Don’t rely on referrals alone to grow your agency.

90% of agencies rely on referrals to generate new business (Hubspot). This takes your agency’s future growth out of your control and puts it in your clients’ hands. Your clients may like you and your work, but they don’t care about your agency as much as you do. Not to mention, the business they refer may not even be business that you want. Make referrals only one part of your new business growth strategy, and figure out how to identify and chase the opportunities that are right for your agency.

Improve your business management skills.

Hubspot identified a major issue for agency new business in their recent report, and that is that agencies aren’t adequately tracking key performance indicators. If you aren’t tracking KPIs, how can you know if your hiring, pricing, and profits are where they should be? Only 27% of the agencies in Hubspot’s survey are tracking the number of leads they generate. Only half of them track revenue per client. Just 42% track client satisfaction. And a measly 16% track employee satisfaction.

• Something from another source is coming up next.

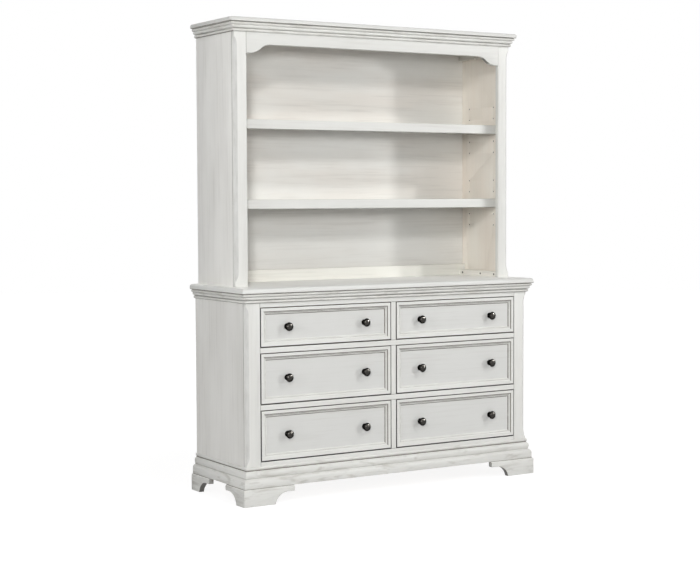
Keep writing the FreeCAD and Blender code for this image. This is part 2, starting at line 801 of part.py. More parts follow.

Losing and replacing employees is costly and disruptive to business. I mentioned previously that agency staffing is becoming more of an issue for clients in the SoDA report, and it should be given greater attention. Tracking client satisfaction also feeds directly into the poor communication and client retention failures that I mentioned earlier. Implement systems and processes to track these metrics and it will be easier to make improvements in these areas.

How do you get from where you are to where you want to be?

If you are like most agency owners, the thought of implementing some of these changes may seem overwhelming. If you had the time and ability to do so, you probably would already have them in place. There is help available. When you assess where your agency is at for 2016 and where you want to be in 2017, think about whether you are well positioned to get there if you keep doing things the way you have been to date.